Few people, least of all Russian Prime Minister Vladimir Putin, who plans to return to the presidency on Sunday, could have imagined in December last year that Russians would, for the first time in 20 years, wake up and rally in their tens of thousands against the government.
Unlike the Arab Spring rebellions, the driving force behind the ongoing protests is not Russia’s poor and disadvantaged, but rather the country’s rising urban middle class. That is an important difference, for historically, successful democratic transitions have almost always required a politically mobilized middle class.
Well-educated and successful, middle-class Russians have taken to the streets to gain respect from a Kremlin hierarchy that is mired in deceit and corruption. The last straw was the blatant falsification of December’s parliamentary elections, which reinforced citizens’ sense that the regime regards them with contempt. Russians are particularly outraged by Putin’s arrogant treatment of the presidency as an office that can be “loaned” to allies — like the incumbent, Russian President Dmitri Medvedev — and then reclaim it whenever he wishes.
However, despite the large protests in Moscow, Saint Petersburg and other cities, the authorities rejected demonstrators’ demands to nullify the election results. Indeed, it is becoming increasingly clear that, by hook or by crook, Putin will spend six more years as Russia’s ruler.
What will another Putin presidency mean for Russia?
Securely fenced off from real political competition, Putin cannot return to the Kremlin as “the president of hope,” as he styled himself in 2000 at the beginning of his first term. Moreover, he no longer resembles Putin the “national leader,” who, in his second term, reinvigorated the state and presided over an economic boom.
So who can Putin III be?
How will he use the enormous powers granted the Russian president in a political system that lacks any real checks and balances?
Putin’s pre-election monologues and articles suggest an ominous answer — his presidency will be based on a genuine misunderstanding of the structure of contemporary international relations, markets and democracy, and will be driven by his uncontrollable messianism. Calls for liberalism coexist with statist dogma, and bloviating populism trumps regard for complexity and hard choices.

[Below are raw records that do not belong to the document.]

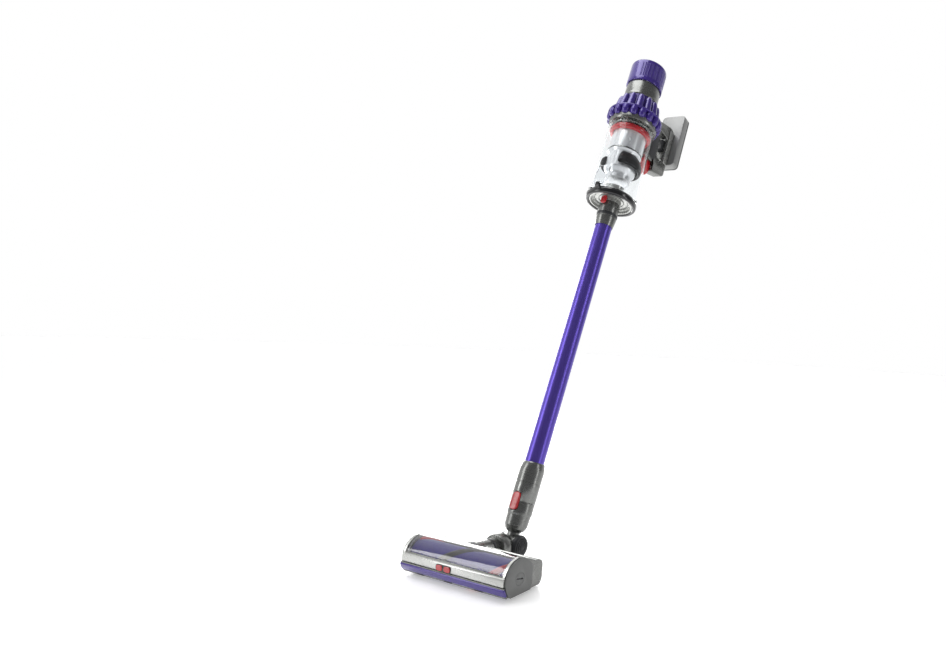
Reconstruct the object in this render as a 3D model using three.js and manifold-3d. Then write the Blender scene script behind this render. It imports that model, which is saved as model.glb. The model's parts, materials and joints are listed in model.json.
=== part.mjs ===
// Cordless stick vacuum: cleaner head, wand, clear dust bin, cyclones, motor, filter and a loop handle with its battery.
// Millimetres, +Z up. The origin is on the floor, under the middle of the glide strip of the cleaner head's sole.
// X runs along the cleaner head, its front faces -Y, and the wand leans back towards +Y.
import * as THREE from "three";
import { mergeVertices } from "three/addons/utils/BufferGeometryUtils.js";
import Module from "manifold-3d";

const wasm = await Module();
wasm.setup();

// ---- Driving dimensions ----
const GAP = 0.3; // between neighbouring pieces
const LEAN = 20; // degrees that the wand leans from the vertical
const NECK_TILT = 6; // degrees that the neck rises towards the front

const head = {
  front: -82, // y of the front of the roller housing
  depth: 103,
  half: 125, // half of the width, over the end covers
  plate: 121, // half of the width, over the side plates
  wall: 4,
  soleZ: 5,
  rollerFromFront: 38,
  rollerZ: 32.5,
  housing: 34.7, // radius of the roller housing
  chamber: 33,
};
const pivot = { y: 70, z: 38 };
const brush = { tube: 26.5, bore: 20, half: 113, pile: 1.7, turn: 246 };
const elbow = { hub: 19, hubHalf: 14.3, cheek: 18, disc: 21.5, wheel: 22, outer: 33.5, pin: 4 };
const spigot = { radius: 17.8, bore: 13.5, end: 114, shoulder: 74, neck: 24.5 };
const wand = { tube: 19.8, wall: 2, cuff: 25, cuffStart: 82, cuffEnd: 160, tubeTop: 708, top: 768 };
const inlet = { bore: 18.1, outer: 24, end: 812 };
const door = { rim: 61, plate: 51.7, bottom: 768, top: 783 };
const bin = { radius: 56, wall: 2.5, bottom: 786, top: 979 };
const shroud = { radius: 42, waist: 38, foot: 30, bottom: 830, flare: 844, step: 905, top: 991 };
const pack = { bottom: 992.3, middle: 1017, top: 1062, inner: 34.5, lobes: 18, cones: 14 };
const motorCover = { radius: 43, top: 1104 };
const filterCap = { radius: 45.5, top: 1168 };
const handle = { half: 14, gripFront: 138, gripBack: 162, postBack: 108, holeBottom: 978, holeTop: 1052 };
const battery = { half: 35, bottom: 985, top: 1145, front: 162.4, back: 189, corner: 10 };
const cell = { radius: 9.1, length: 65, count: 7, pitch: 18.6 };

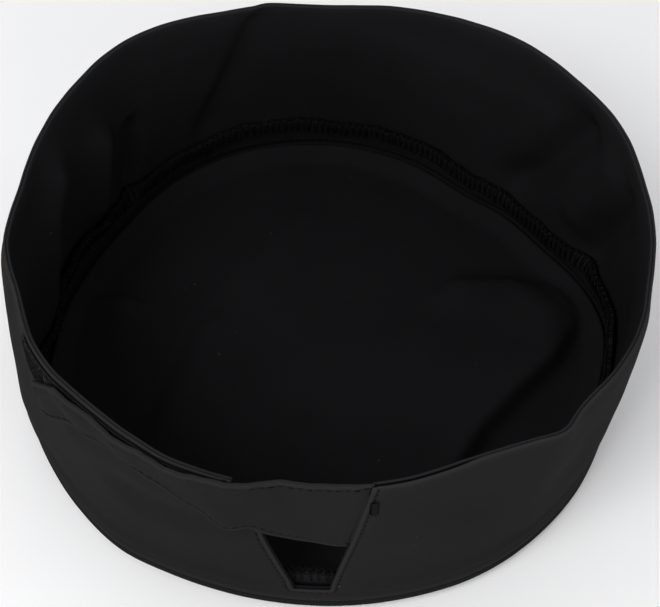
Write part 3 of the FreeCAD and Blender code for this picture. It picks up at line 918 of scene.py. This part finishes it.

In fact, Putin has nothing to offer Russians aside from his own vulgar, hackneyed rhetoric. He no longer understands the problems facing the country and therefore he has no idea what needs to be done. Nor does he have any anxiety about the damage that his misrule portends for Russia’s future. Putin’s third presidency will be a reign of instinct and appetite, rather than a government of reason and restraint.
Of course, Putin will begin his new term with earnest words about renewal, development, democratization and the scourge of corruption. He might even offer some symbolic gestures, such as dissociating himself from objectionable political and media figures, or showing leniency toward those he has imprisoned for opposing him, but all of this would be aimed at maintaining political power, rather than reforming it.
Indeed, the Kremlin has produced much lofty talk of freedom and modernization in recent years, but without the political will to implement the necessary changes, such promises are destined to remain just that. The problem is that the principle of free and fair competition that characterizes the developed world is subversive of the Russian state that Putin has built — a state based on the merger of government and business.